Герман внимательно слушает своих эфоров-профессоров и отважно идет по пути замечательных предшественников. «Быть Гёльдерлином или никем!» — восклицает он. Как и великий поэт, он склоняется над деревянным пюпитром, оттачивает перья, раскладывает стопками книги; ступает по гулким камням мостовой, молится в часовне под луной, свет которой скользит по дугам портика. Ученики все так же штудируют Евангелие и носят те же тяжелые ботинки; те же мысли, те же желания обуревают новое поколение пиетистов. Как и Гёльдерлин, Герман сочиняет плачи, богатые своим музыкальным строем, и, как и он, рвет белесый тысячелистник, растущий из трещин в стенах, чтобы принести стебли в свою комнату.

Каждый день, следуя точному маршруту, Герман отправляется с товарищами в классы под строгим оком одетого в черное эфора, совершавшего каждым своим движением священнодействие, которому не смели противоречить ни учителя, ни ученики: «В шесть тридцать утра вставать зимой. В шесть пятьдесят быть готовыми. В туалетной комнате вечно была давка, поэтому всегда кто-то оставался неумытым. В тот же час, Prezieren, молитва. У нас много таких латинских слов: Dorment, Prezieren, Rekreation». Все напоминает здесь оплот веры: монастырская ограда, жилье, хозяйственные учреждения и рядом с подвалом «коридорчик послушников», ведущий в обитель. Мальчик заглядывается на стрелки сводов, на скамьи, проступающие сквозь полумрак, на отвратительного и холодного каменного Христа напротив амвона. Раскрашенные евангелисты, фигуры из слоновой кости в алтарной части, маленькая Мадонна из дерева, воплощающая всем своим обликом католический средневековый идеал трудолюбия. Находя единственный смысл существования в страдании и размышлениях, люди в монашеском платье прожили здесь смиренно и скудно, оставив будущим поколениям протестантов это распятие, показавшееся ребенку отвратительным. «Одно совершенно определенно, — признается, шутя, Гессе, — я монахом не стану». И прибавляет: «К тому же немцу не подобает носить тонзуру».

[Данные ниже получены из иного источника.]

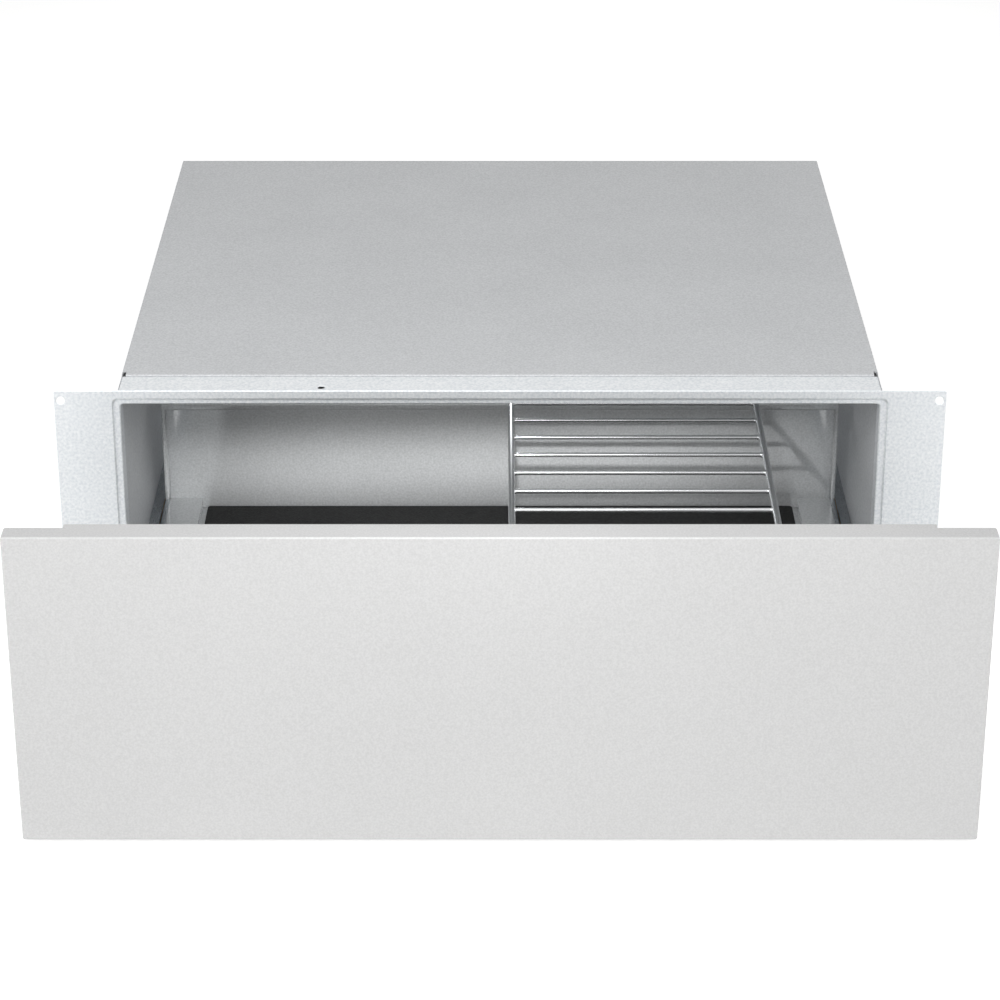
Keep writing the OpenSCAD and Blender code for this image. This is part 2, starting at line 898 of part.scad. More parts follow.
// Strain relief for the mains lead, which is not part of the object
module cable_gland()
{
    bore_d = 9;
    flange_d = gland_d + 8;
    color("black")
        difference() {
            union() {
                rod_y(gland_d, gland_x, gland_z, rear_in - 6, housing_d - sheet_t);
                rod_y(flange_d, gland_x, gland_z, housing_d - sheet_t, housing_d + 3);
                rod_y(gland_d - 3, gland_x, gland_z, housing_d + 3, housing_d + 13);
                rod_y(flange_d, gland_x, gland_z, rear_in - 6, rear_in);
            }
            rod_y(bore_d, gland_x, gland_z, rear_in - 7, housing_d + 14);
        }
}

// ---- closing switch and push latch ----

switch_x = 200;
switch_len = 26;
switch_w = 6;

module reed_switch()
{
    z0 = mouth_z1 + frame_t;
    color("black")
        slab([switch_x - switch_len / 2, lip_step + frame_t, z0],
            [switch_x + switch_len / 2, lip_step + frame_t + switch_w, z0 + switch_w]);
}

module switch_magnet()
{
    z0 = mouth_z1 + frame_t;
    color("gray")
        opened()
            slab([switch_x - switch_len / 2, plate_back - tray_t - plate_t / 3, z0],
                [switch_x + switch_len / 2, plate_back - tray_t, z0 + switch_w]);
}

latch_baffle_gap = 22;
latch_nose = 20;
latch_back = baffle_y - latch_baffle_gap;
latch_front = latch_back - latch_len;
striker_back = latch_front - latch_nose;
striker_t = 3;

module latch_body()
{
    color("dimgray")
        difference() {
            slab([-latch_w / 2, latch_front, sheet_t], [latch_w / 2, latch_back, latch_h]);
            rod_y(plunger_d + 2 * seat_gap, 0, plunger_z, latch_front - eps,
                latch_back - washer_gap);
        }
}

module latch_plunger()
{
    color("white")
        rod_y(plunger_d, 0, plunger_z, striker_back + seat_gap,
            latch_back - washer_gap - seat_gap - plunger_travel);
}

module latch_striker()
{
    flange_d = 24;
    color("silver")
        opened()
            union() {
                slab([-latch_w / 2, striker_back - striker_t, plunger_z - plunger_d],
                    [latch_w / 2, striker_back, tray_under]);
                slab([-latch_w / 2, striker_back - flange_d, tray_under - striker_t],
                    [latch_w / 2, striker_back, tray_under]);
            }
}

// ---- drawer ----

// The beams stand a little outside the ledges' inner edges
beam_in = ledge_in + 2.5 * tray_t;

module side_beam()
{
    color("lightgray")
        opened()
            upright(plate_back, wall_front)
                difference() {
                    translate([beam_in, beam_z0])
                        square([drawer_side - beam_in, beam_h]);
                    translate([beam_in + rail_t, beam_z0 + rail_t])
                        square([drawer_side - beam_in - 2 * rail_t, beam_h - 2 * rail_t]);
                }
}

module runner_cover()
{
    color("silver")
        opened()
            union() {
                slab([ledge_in, plate_back, beam_z1], [ledge_out, wall_front, beam_z1 + tray_t]);
                slab([ledge_in, plate_back, tray_z], [ledge_in + tray_t, wall_front, beam_z1]);
            }
}

module tray_floor()
{
    color("silver")
        opened()
            slab([-beam_in, plate_back, tray_under], [beam_in, wall_front + tray_t, tray_z]);
}

// Two channels across the underside of the tray
module tray_crossbars()
{
    bar_w = 30;
    bar_h = 14;
    color("lightgray")
        opened()
            for (y = [plate_back + drawer_d * 0.3, plate_back + drawer_d * 0.85])
                translate([0, y, 0])
                    difference() {
                        slab([-beam_in, 0, tray_under - bar_h], [beam_in, bar_w, tray_under]);
                        slab([-beam_in - eps, rail_t, tray_under - bar_h - eps],
                            [beam_in + eps, bar_w - rail_t, tray_under - rail_t]);
                    }
}

module front_bracket()
{
    foot_w = 36;
    arm_len = 60;
    bracket_t = 2;
    drop = 4;
    z0 = beam_z0 + drop;
    z1 = tray_under - drop;
    color("lightgray")
        opened()
            union() {
                slab([beam_in - foot_w, plate_back, z0], [beam_in, plate_back + bracket_t, z1]);
                slab([beam_in - bracket_t, plate_back, z0], [beam_in, plate_back + arm_len, z1]);
            }
}

module back_wall_liner()
{
    color("gainsboro")
        opened()
            slab([-liner_hw, wall_front, tray_z], [liner_hw, wall_front + tray_t,
                wall_top - top_hem_h]);
}

// Outer back wall, hemmed at both ends and along the top, folded back over the top and
// notched below, where it passes over the latch
module drawer_back()
{
    y0 = wall_front + tray_t;
    above_runner = slide_z + slide_h / 2 + washer_gap;
    notch_hw = latch_w / 2 + latch_gap;
    color("gainsboro")
        opened()
            union() {
                slab([-wall_hw, y0, above_runner], [wall_hw, y0 + tray_t, wall_top]);
                slab([-drawer_side, y0, latch_h + latch_gap],
                    [drawer_side, y0 + tray_t, above_runner]);
                both_sides()
                    slab([notch_hw, y0, beam_z0],
                        [drawer_side, y0 + tray_t, latch_h + latch_gap]);
                slab([-wall_hw, wall_front, wall_top - top_hem_h], [wall_hw, y0, wall_top]);
                slab([-wall_hw, wall_front, wall_top - tray_t],
                    [wall_hw, wall_front + rim_d, wall_top]);
                slab([-wall_hw, wall_front + rim_d - tray_t, wall_top - fold_w],
                    [wall_hw, wall_front + rim_d, wall_top]);
                both_sides()
                    slab([wall_hw - hem_w, wall_front, above_runner],
                        [wall_hw, y0, wall_top]);
            }
}

module anti_slip_mat()
{
    mat_hw = ledge_in - mat_side_gap;
    mat_corner_r = 3;
    color([0.15, 0.15, 0.15])
        opened()
            translate([0, 0, tray_z])
                linear_extrude(mat_t)
                    round_rect(-mat_hw, mat_hw, plate_back + mat_end_gap,
                        wall_front - mat_end_gap, mat_corner_r);
}

// ---- drawer front ----

// Plate with its front edges and its four corners rounded to radius r
module soft_plate(lo, hi, r)
{
    slab([lo[0] + r, lo[1], lo[2] + r], [hi[0] - r, hi[1], hi[2] - r]);
    slab([lo[0], lo[1] + r, lo[2] + r], [hi[0], hi[1], hi[2] - r]);
    slab([lo[0] + r, lo[1] + r, lo[2]], [hi[0] - r, hi[1], hi[2]]);
    for (z = [lo[2] + r, hi[2] - r]) {
        rod_x(2 * r, lo[1] + r, z, lo[0] + r, hi[0] - r);
        for (x = [lo[0] + r, hi[0] - r]) {
            rod_y(2 * r, x, z, lo[1] + r, hi[1]);
            translate([x, lo[1] + r, z])
                sphere(r);
        }
    }
    for (x = [lo[0] + r, hi[0] - r])
        rod_z(2 * r, x, lo[1] + r, lo[2] + r, hi[2] - r);
}

plate_hw = mouth_hw + plate_overlap;
plate_z0 = panel_z + 1;
plate_z1 = panel_z + panel_h - plate_drop;

panel_screw_x = 250;
panel_screw_in = 34;
panel_screw_z = [tray_z + panel_screw_in, plate_z1 - panel_screw_in];
panel_screw_len = plate_t + panel_t / 2;

module panel_screw_holes()
{
    both_sides()
        for (z = panel_screw_z)
            rod_y(shank_d + 2 * screw_gap, panel_screw_x, z,
                plate_back - panel_screw_len - screw_gap, plate_back + eps);
}

module front_panel_skin()
{
    color("whitesmoke")
        opened()
            difference() {
                soft_plate([-panel_w / 2, panel_front, panel_z],
                    [panel_w / 2, plate_front, panel_z + panel_h], panel_r);
                slab([-panel_w / 2 + skin_t, panel_front + skin_t, panel_z + skin_t],
                    [panel_w / 2 - skin_t, plate_front + eps, panel_z + panel_h - skin_t]);
            }
}

module front_panel_core()
{
    color("burlywood")
        opened()
            difference() {
                slab([-panel_w / 2 + skin_t, panel_front + skin_t, panel_z + skin_t],
                    [panel_w / 2 - skin_t, plate_front - skin_t, panel_z + panel_h - skin_t]);
                panel_screw_holes();
            }
}

module front_panel_back()
{
    color("lightgray")
        opened()
            difference() {
                slab([-panel_w / 2 + skin_t, plate_front - skin_t, panel_z + skin_t],
                    [panel_w / 2 - skin_t, plate_front, panel_z + panel_h - skin_t]);
                panel_screw_holes();
            }
}

// Outline seen from above, with its two front corners rounded
module front_outline(half, y0, y1, r)
{
    translate([-half, y0 + r])
        square([2 * half, y1 - y0 - r]);
    translate([-half + r, y0])
        square([2 * (half - r), r]);
    intersection() {
        translate([-half, y0])
            square([2 * half, r]);
        for (x = [-half + r, half - r])
            translate([x, y0 + r])
                circle(r);
    }
}

module inner_front()
{
    color("whitesmoke")
        opened()
            difference() {
                translate([0, 0, plate_z0])
                    linear_extrude(plate_z1 - plate_z0)
                        front_outline(plate_hw, plate_front, plate_back, plate_r);
                translate([0, 0, plate_z0 + tray_t])
                    linear_extrude(plate_z1 - plate_z0 - 2 * tray_t)
                        front_outline(plate_hw - tray_t, plate_front + tray_t,
                            plate_back - tray_t, plate_r - tray_t);
                slab([-plate_hw + plate_r, plate_front - eps, plate_z0 + tray_t],
                    [plate_hw - plate_r, plate_back - tray_t, plate_z1 - tray_t]);
                panel_screw_holes();
            }
}

module front_seal()
{
    seal_hw = mouth_hw + lip_w + seal_w;
    seal_z0 = mouth_z0 - lip_w - seal_w;
    seal_z1 = mouth_z1 + lip_w + seal_w;
    color("darkgray")
        opened()
            upright(plate_back, plate_back + seal_t)
                difference() {
                    round_rect(-seal_hw, seal_hw, seal_z0, seal_z1, seal_w);
                    translate([-seal_hw + seal_w, seal_z0 + seal_w])
                        square([2 * (seal_hw - seal_w), seal_z1 - seal_z0 - 2 * seal_w]);
                }
}

module touch_sensor_board()
{
    sensor_len = 120;
    color("darkgreen")
        opened()
            slab([-sensor_len / 2, plate_front + tray_t, plate_z1 - tray_t - board_t],
                [sensor_len / 2, plate_back - tray_t, plate_z1 - tray_t]);
}

module panel_screws()
{
    color("silver")
        opened()
            both_sides()
                for (z = panel_screw_z) {
                    rod_y(head_d, panel_screw_x, z, plate_back, plate_back + head_h);
                    rod_y(shank_d, panel_screw_x, z, plate_back - panel_screw_len, plate_back);
                }
}

// ---- lift-out wire rack ----

rack_z = wall_top + side_wire_d / 2 + seat_gap;
hook_y = wall_front + rim_d + wire_bend_r;
last_cross_y = wall_front - cross_wire_d / 2 - side_wire_d;
first_cross_y = last_cross_y - (cross_count - 1) * cross_pitch;
leg_reach = 30;
leg_y = first_cross_y - leg_reach;
leg_z0 = mat_top + seat_gap + foot_h / 3;

// Quarter bend of wire in the Y-Z plane, round the point (y, z)
module wire_bend(x, y, z, start)
{
    translate([x, y, z])
        rotate([90, 0, 90])
            rotate([0, 0, start])
                rotate_extrude(angle = 90, $fn = 64)
                    translate([wire_bend_r, 0])
                        circle(d = side_wire_d, $fn = 32);
}

module wire_rack()
{
    rail_y0 = leg_y + wire_bend_r;
    rail_y1 = hook_y - wire_bend_r;
    bend_z = rack_z - wire_bend_r;
    brace_z = mat_top + 2 * foot_h;
    color("silver")
        opened()
            union() {
                for (x = [rack_x, rack_x + rack_w]) {
                    rod_y(side_wire_d, x, rack_z, rail_y0, rail_y1);
                    wire_bend(x, rail_y0, bend_z, 90);
                    wire_bend(x, rail_y1, bend_z, 0);
                    rod_z(side_wire_d, x, leg_y, leg_z0, bend_z);
                    rod_z(side_wire_d, x, hook_y, wall_top - hook_len, bend_z);
                }
                for (i = [0:cross_count - 1])
                    rod_x(cross_wire_d, first_cross_y + i * cross_pitch, rack_z,
                        rack_x, rack_x + rack_w);
                rod_x(cross_wire_d, leg_y, brace_z, rack_x, rack_x + rack_w);
            }
}

module rack_feet()
{
    color("black")
        opened()
            for (x = [rack_x, rack_x + rack_w])
                difference() {
                    rod_z(foot_d, x, leg_y, mat_top + seat_gap, mat_top + seat_gap + foot_h);
                    rod_z(side_wire_d, x, leg_y, leg_z0, mat_top + seat_gap + foot_h + eps);
                }
}

// ---- all nodes ----

module left()
{
    mirror([1, 0, 0])
        children();
}

housing_shell();
top_cover();
ceiling_liner();
rear_panel();
front_frame();
left() outer_rail();  // left_outer_rail
outer_rail();  // right_outer_rail
left() middle_rail();  // left_middle_rail
middle_rail();  // right_middle_rail
left() inner_rail();  // left_inner_rail
inner_rail();  // right_inner_rail
left() outer_ball_cage();  // left_outer_ball_cage
outer_ball_cage();  // right_outer_ball_cage
left() inner_ball_cage();  // left_inner_ball_cage
inner_ball_cage();  // right_inner_ball_cage
air_baffle();
fan_box();
fan_wheel();
rotor_shaft();
cooling_impeller();
motor_stator();
motor_coil();
heating_element();
element_clips();
overheat_cutout();
air_temperature_probe();
board_case();
control_board();
terminal_block();
cable_gland();
reed_switch();
latch_body();
latch_plunger();
runner_screws();
frame_screws();
rear_screws();
front_panel_skin();
front_panel_core();
front_panel_back();
inner_front();
front_seal();
touch_sensor_board();
switch_magnet();
panel_screws();
left() front_bracket();  // left_front_bracket
front_bracket();  // right_front_bracket
left() side_beam();  // left_side_beam
side_beam();  // right_side_beam
tray_floor();
left() runner_cover();  // left_runner_cover
runner_cover();  // right_runner_cover
tray_crossbars();
back_wall_liner();
drawer_back();
latch_striker();
anti_slip_mat();
wire_rack();
rack_feet();
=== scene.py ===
import json
import math

import bmesh
import bpy
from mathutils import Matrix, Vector

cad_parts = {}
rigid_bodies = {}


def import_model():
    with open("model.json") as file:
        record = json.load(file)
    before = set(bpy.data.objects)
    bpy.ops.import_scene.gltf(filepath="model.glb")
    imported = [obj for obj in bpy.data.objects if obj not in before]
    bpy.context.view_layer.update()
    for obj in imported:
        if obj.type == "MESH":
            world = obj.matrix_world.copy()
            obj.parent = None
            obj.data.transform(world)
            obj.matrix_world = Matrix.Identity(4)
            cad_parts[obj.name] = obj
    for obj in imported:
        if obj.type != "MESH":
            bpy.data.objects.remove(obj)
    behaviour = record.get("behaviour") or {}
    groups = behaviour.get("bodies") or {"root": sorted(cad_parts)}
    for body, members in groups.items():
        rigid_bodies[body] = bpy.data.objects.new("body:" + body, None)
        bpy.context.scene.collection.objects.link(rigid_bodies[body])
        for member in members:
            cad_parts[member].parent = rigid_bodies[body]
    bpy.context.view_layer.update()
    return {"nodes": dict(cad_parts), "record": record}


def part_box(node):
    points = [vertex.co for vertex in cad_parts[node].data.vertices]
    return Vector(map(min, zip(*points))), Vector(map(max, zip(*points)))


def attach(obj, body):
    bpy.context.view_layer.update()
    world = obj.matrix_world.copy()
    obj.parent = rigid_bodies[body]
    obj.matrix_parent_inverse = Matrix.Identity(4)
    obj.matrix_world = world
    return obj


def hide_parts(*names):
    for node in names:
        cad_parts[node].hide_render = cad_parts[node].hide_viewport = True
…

Зато эллинская культура потрясла юношу. Даже монастырь он увидел иначе, когда открыл для себя Гомера, Эсхила и других греческих поэтов. Он переводит Овидия немецким гекзаметром. Когда 9 октября кайзер торжественно прибыл в Штутгарт на похороны вюртембергского короля Карла, Герман написал пламенную поэму и прочел своим ошеломленным товарищам. По результатам диссертационной работы его считали лучшим в классе. Германа прельщало все мистическое, и когда в монастыре появился гипнотизер, некий Зеллер, юноша согласился на эксперимент. «Он меня загипнотизировал, но не совсем разбудил. Перед тем как лечь, я разделся с сосредоточенным взглядом и теперь все еще дрожу». Иоганнес Гессе был возмущен: «Как в воспитательном учреждении могут происходить подобные вещи?» — и потребовал все это немедленно прекратить. сыну дал жесткую отповедь: «Эта история нас всех поразила. Подобные неестественные вещи, на мой взгляд, отвратительны. Наше тело должно быть храмом Духа, наша душа — орудием Воли. Пьянство или летаргия от алкоголя, морфия или гипноза — это осквернение и унижение создания Господа, спасенного и пожертвованного для службы Ему. Почему именно ты позволил вовлечь себя в этот опыт?»